Design and Manufacturing of Rotational Molds for the WMU Plastics Processing Lab
9:30 to 9:55 a.m.
Team Members:
Allen Saunders
Annescia Rollins
Brett Sanders
Sponsor:
WMU Plastics Processing Lab
Faculty Advisor:
Jay Shoemaker
The rotational molds in WMU’s plastics lab were in a state of disrepair due to their heavy use over their many years in operation. This project revolves around the design and manufacturing of two new molds (a hockey puck & tree topper star), as well as their implementation into WMU’s engineering plastics courses. Along with the new molds, a re-worked rotational molding process was created on the use of the machines with their two new molds and optimized through research and continuous improvement. The new process and molds were introduced to the WMU’s engineering plastics lab, where a newly developed operation manual will give the students knowledge of the operation and maintenance needed for the lab’s rotational molding machines.

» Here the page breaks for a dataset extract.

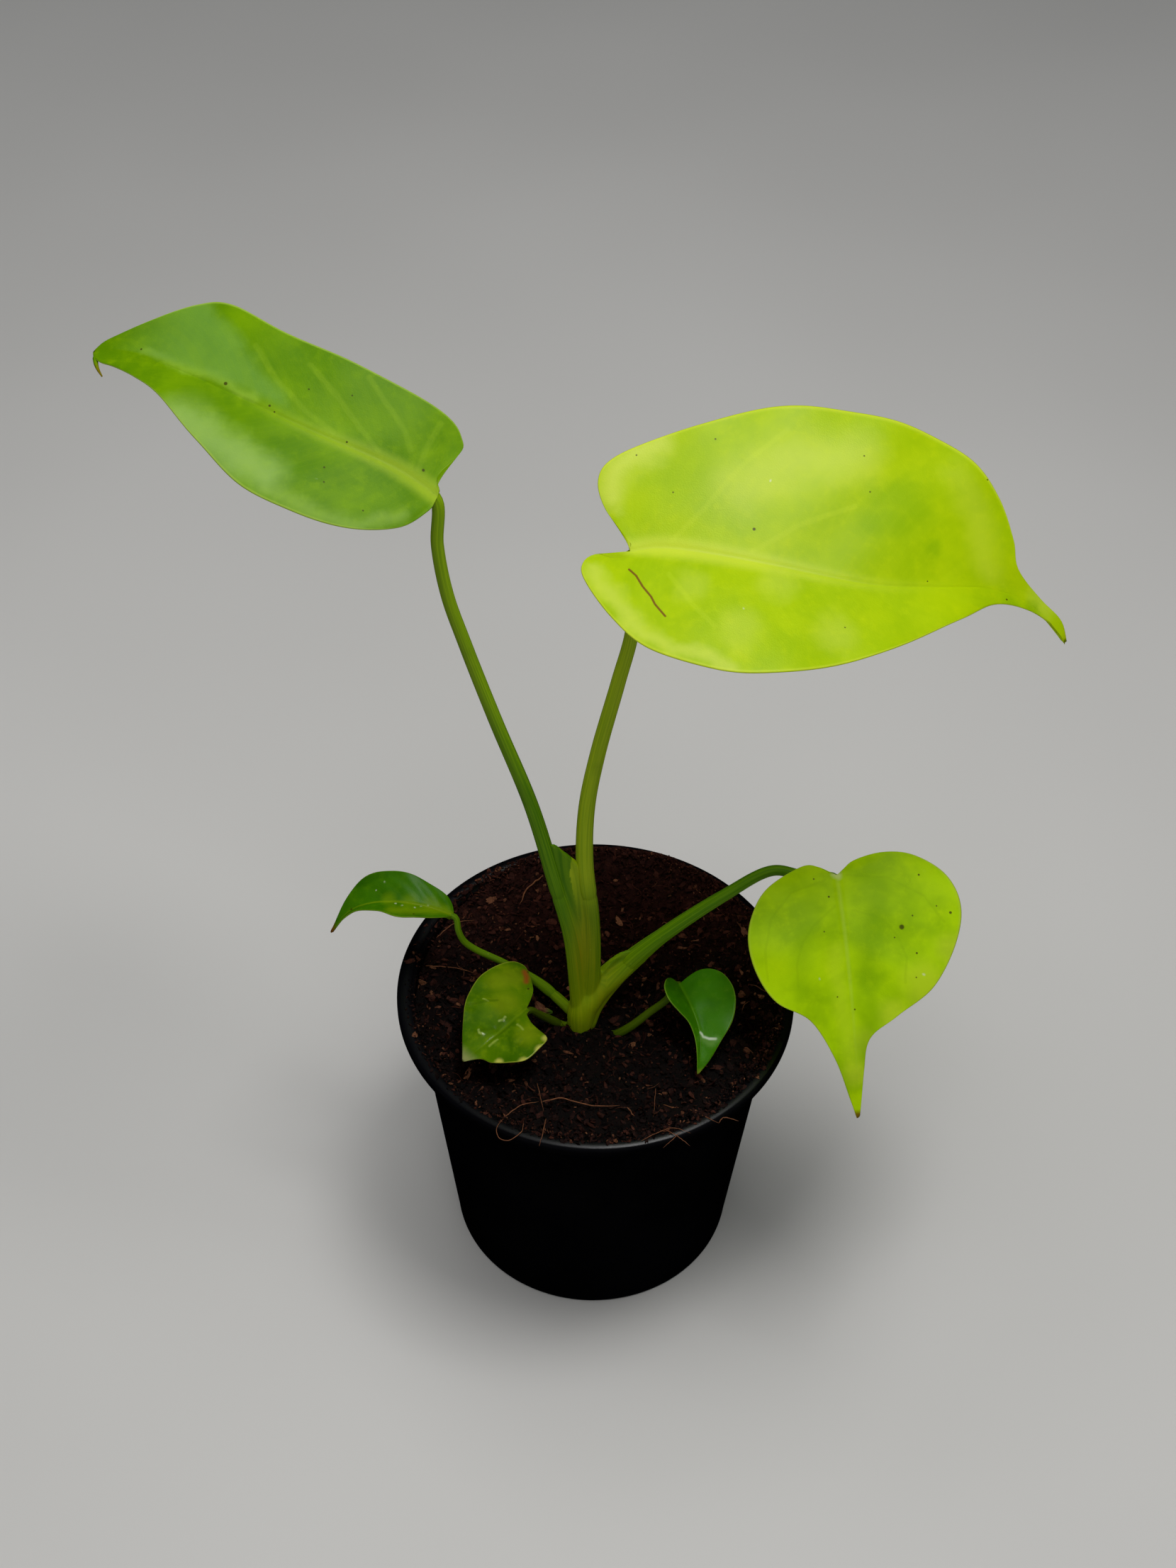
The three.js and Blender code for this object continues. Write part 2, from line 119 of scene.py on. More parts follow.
BLADES = {
    "tall_left": {
        "base": (-41, 1, 289), "heading": 163, "climb": 13, "roll": -24, "length": 92,
        "arch": 7, "hook": 3, "folds": (0.1, 0.1), "droop": 0.001,
        "rib": [(0, 0), (12, -1.5), (36, -1), (60, -2.5), (80, -4.5), (90, -4.4), (93.9, -3.5)],
        "left": [(0, 1.5), (0.5, 5), (5, 12.5), (15, 18.5), (29, 21), (43, 20), (58, 12.8), (72, 4.5),
                 (80, 1.4), (86, 0), (90.2, -0.5), (92.8, -1.8), (93.9, -3.4)],
        "right": [(0, -1.5), (2, -5), (-0.5, -12), (0, -16), (7, -20), (30, -21.5), (50, -22), (65, -24),
                  (73, -21.5), (83, -14.4), (89, -9.8), (92.4, -6.8), (93.9, -3.7)],
        "tip_hook": [(92.4, -1.8), (91.4, -0.2), (90.1, 1.2), (88.4, 2.6)],
        "rows": 161, "columns": 91, "quilt": (9, 0.10, 0.02),
        "waves": [(0.16, 46, 70, 0.8), (0.07, 23, -31, 2.1)], "frill": (0.14, 5, 1.0), "rib_radius": 1.5,
    },
    "tall_right": {
        "base": (6.5, 4, 270), "heading": -1, "climb": -13, "roll": 24, "length": 117,
        "arch": 8, "hook": 4, "folds": (0.2, 0.2), "droop": 0.0015,
        "rib": [(0, 0), (10, 2), (35, 1), (60, 0.5), (78, 4), (94, 8.2), (106, 8.2), (118, 2)],
        "left": [(0, 2), (-3, 5.5), (-8, 11.5), (-10.5, 18), (-8.5, 23.5), (0, 29.5), (13, 36), (30, 43),
                 (50, 45.5), (68, 44.8), (83, 40.5), (93, 32.5), (98.5, 23), (101, 16), (109, 11),
                 (116, 7.5), (118.5, 2.5)],
        "right": [(0, -2), (-4, -2.5), (-8, -1.5), (-11, -4), (-10.5, -9), (-3, -20), (7, -28),
                  (23.5, -31.8), (38, -30.3), (52, -25.5), (67, -17.3), (85, -4), (95, 4), (105, 6),
                  (113, 5), (118, 1.5)],
        "rows": 171, "columns": 105, "quilt": (9, 0.10, 0.02),
        "waves": [(0.2, 60, 90, 0.3), (0.1, 27, -38, 1.1)], "frill": (0.22, 7, 0.4), "rib_radius": 1.55,
    },
    "heart": {
        "base": (68.5, 1.5, 154), "heading": -83, "climb": -40, "roll": 0, "length": 70,
        "arch": 6, "hook": 0, "folds": (0.1, 0.1), "droop": 0.003,
        "rib": [(0, 0), (35, 0), (69.5, 0)],
        "left": [(0, 1.5), (-3.5, 5), (-5.5, 14), (-4, 23), (2, 31.3), (11, 34.5), (21, 32.2), (34, 23.8),
                 (41.5, 12.5), (47, 4.5), (56, 2.2), (69, 0.6)],
        "right": [(0, -1.5), (-2.5, -5), (-3, -10), (2.5, -20.7), (10, -26), (18, -28), (27, -26.3),
                  (35, -21.5), (41, -12.2), (52, -6.2), (64, -2.1), (69.5, -0.4)],
        "rows": 151, "columns": 91, "quilt": (7, 0.16, 0.03),
        "waves": [(0.2, 40, 52, 0.0), (0.12, 19, -24, 1.7)], "frill": (0.25, 5, 2.0), "rib_radius": 1.3,
    },
    "small_left": {
        "base": (-43, 8.5, 126), "heading": -176, "climb": -9, "roll": -8, "length": 37,
        "arch": 6, "hook": 0, "folds": (0.6, 0.3), "droop": 0,
        "rib": [(0, 0), (8, -2), (16, -3.7), (24, -4.6), (31, -3.8), (37, -0.2)],
        "left": [(0.3, 0.9), (3, 2.2), (10.5, 3.7), (16, 3), (22, -0.7), (28, -2.6), (33, -2), (36.8, 0.2)],
        "right": [(-0.5, -0.9), (0, -4), (1.5, -6.3), (5.2, -8.8), (10, -11.3), (16, -13), (22, -13.4),
                  (27, -12), (31.5, -8), (37.2, -0.6)],
        "rows": 101, "columns": 61, "quilt": (8, 0.1, 0.05),
        "waves": [(0.2, 22, 30, 0.5)], "frill": (0.2, 4, 0.0), "rib_radius": 0.9,
    },
    "bitten": {
        "base": (-20.5, -17, 113), "heading": -135, "climb": -9, "roll": 0, "length": 25,
        "arch": 2, "hook": 0, "folds": (0.1, 0.1), "droop": 0,
        "rib": [(-1, -0.6), (8, 0.5), (16, 0.6), (24.2, -1.2)],
        "left": [(-1.2, 0.6), (1.8, 2.4), (2.9, 7), (2.8, 11.6), (4.2, 13.6), (8, 14), (13, 13.6),
                 (17, 10.3), (19.6, 6.3), (20.6, 2.6), (24.2, -0.7)],
        "right": [(-2, -1.8), (-5.6, -3.3), (-8, -5.7), (-11.2, -11.4), (-11.5, -14.4), (-9.6, -17),
                  (-4, -18.2), (3, -17.4), (9.5, -14.8), (15.5, -10), (24.2, -1.7)],
        "rows": 101, "columns": 75, "quilt": (5, 0.1, 0.05),
        "waves": [(0.16, 13, 17, 0.5)], "frill": (0.3, 3, 0.0), "rib_radius": 1.0,
        "puckers": [(14.8, -3.2, 1.8, 0.5), (11, -0.6, 1.6, -0.45), (7, -1.8, 1.4, 0.4), (6, 4, 1.8, 0.4),
                    (14.7, 2.2, 1.5, 0.35), (6.5, -10, 1.6, 0.35), (11, -11.5, 2, -0.35), (1, -6, 2, 0.35),
                    (-4, -13, 2, 0.4), (9.5, 8.5, 2, -0.35)],
    },
    "small_right": {
        "base": (24.5, -10, 118), "heading": -78, "climb": -21, "roll": 0, "length": 28,
        "arch": 2, "hook": 0, "folds": (0.2, 1.2), "droop": 0,
        "rib": [(0, 0), (8, 1.8), (17, 2.6), (28, 0)],
        "left": [(-0.2, 0.9), (-1.8, 3.4), (-3.1, 6.6), (-2.7, 10), (-0.3, 13.2), (4, 14.9), (9.4, 14.6),
                 (15, 12.4), (20.2, 8), (24.8, 3.9), (27.9, 0.3)],
        "right": [(-0.5, -0.9), (-1.4, -2.8), (0, -4.7), (3.2, -6), (7.3, -5.6), (10.6, -3), (13.7, -0.4),
                  (18, 0.6), (23.2, 0.4), (28, -0.3)],
        "rows": 101, "columns": 61, "quilt": (6, 0.1, 0.04),
        "waves": [(0.15, 20, 25, 0.0)], "frill": (0.15, 4, 1.0), "rib_radius": 1.0,
    },
}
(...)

How Underflow and Weld Lines Affect the Strength of an Injection Molded Part
10 to 10:25 a.m.
Team Members:
Aidan Fayhee
Mitchell Griffeth
Justin Hoskins
Sponsor:
WMU Plastics Processing Lab
Faculty Advisor:
Jay Shoemaker
The presence of a weld line that could experience underflow can affect the strength of an injection molded part. By producing several different tensile test samples under the direction of a Design of Experiments (DOE), a determination of the part’s strength was made under different processing conditions. Comparing the results of ABS (Acrylonitrile Butadiene Styrene) and Noryl (10% glass filled polyphenylene ether (PPE) and polyamide (PA) blend) proved that weld lines experiencing underflow affect the strength of an injection molded part.
Presentations will take place at Floyd Hall in room D-201.